Mix water and bulghur together in a large bowl. Chop tomatoes. Thinly slice green onions. Add to bulghur and stir well. Very finely chop 2 bunches parsley (not the stalks, just the leaves). Stir well again. Add remaining ingredients, stirring after each addition. Allow tabbouleh to sit for an hour so the bulghur can soak up the juices. Eat in romaine boats (Lebanese-style) or with tortilla chips or pita chips (American-style).


  1. How funny that I "attempted" to make this last week for my little family and screwed it up spectacularly! Totally didn't have parsley so used cilantro and then didn't cook the (I used Wheat berries) wheat berries long enough :( Goodness Sakes Embarassing! I am usually a pretty good cook - I'll try again with Yolla's recipe and knock my husband's socks off... I'll keep you updated :)

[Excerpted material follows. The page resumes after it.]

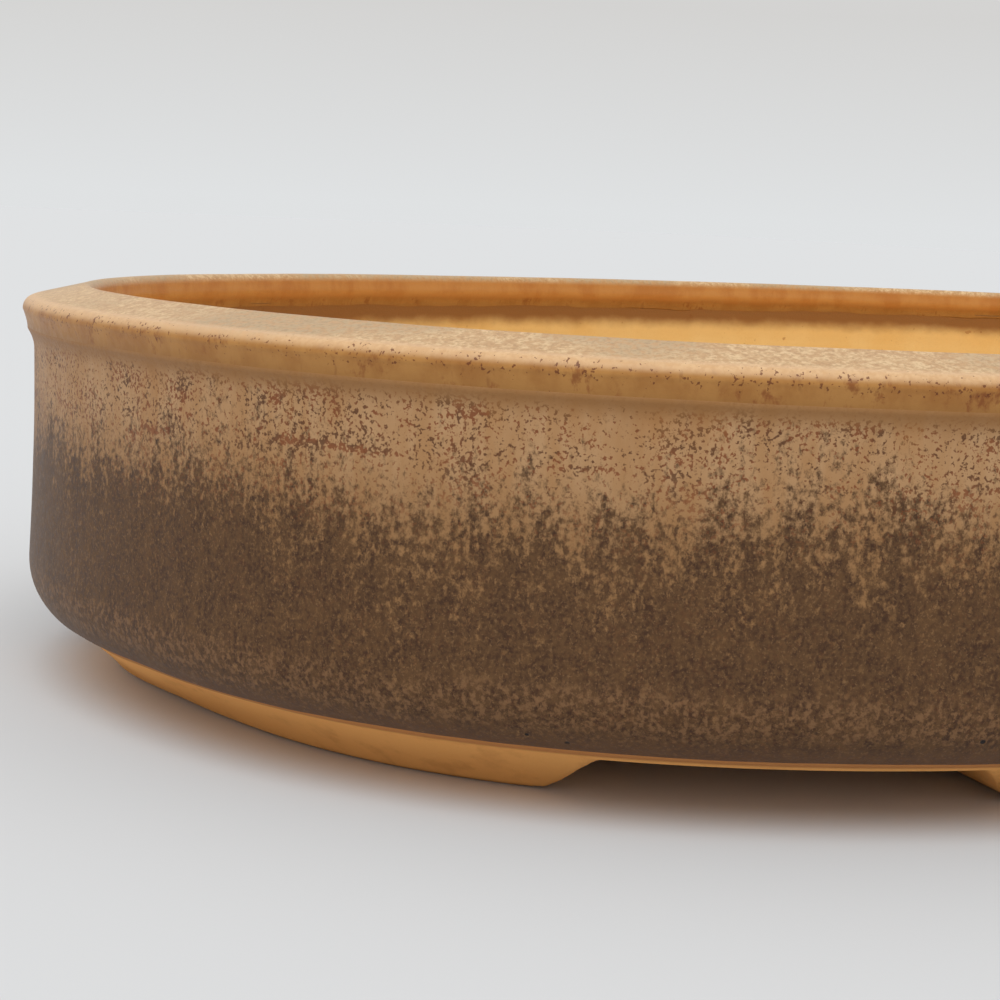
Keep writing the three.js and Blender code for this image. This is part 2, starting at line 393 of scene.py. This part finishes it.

  2. Oh my word. I am glad I stopped by here today. My family won't touch it either. More for me. :)

  3. This post was better than any Food Network episode. So glad you got to learn from a Tabbouleh master. You don't get that opportunity every day.
    I would love to taste hers. I know it had to be so good. I probably would eat it with tortilla chips too. In Texas we eat everything like that. :)
    Thanks for the recipe.


  4. Oh Shelley, This sounds DELICIOUS. Unfortunately my body became allergic to wheat years ago, so none for me. But I'm sniping the recipe anyway as I know others who would love it. I know I've said it before, but it is worth repeating, you have such a gift for storytelling. I could read your posts all day long. {REALLY enjoyed the staining the deck post as well. Oh, how I could relate to that post and the differences in children. Priceless.}

    Blessings to you and yours,

  5. Oh lucky you to learn from a master. I love tubbuleh.

  6. Okay, so this is funny.

    I thought I "discovered" tabbouleh recently and have made it at least three times in the past two weeks.

    The last time I actually photographed it in its lovely lettuce leaves and planned on posting about it.

    After seeing your photo, mine looks sort of gross amd definitely amateur. I think I will not post about it after all.

    But I will begin eating it with tostitos!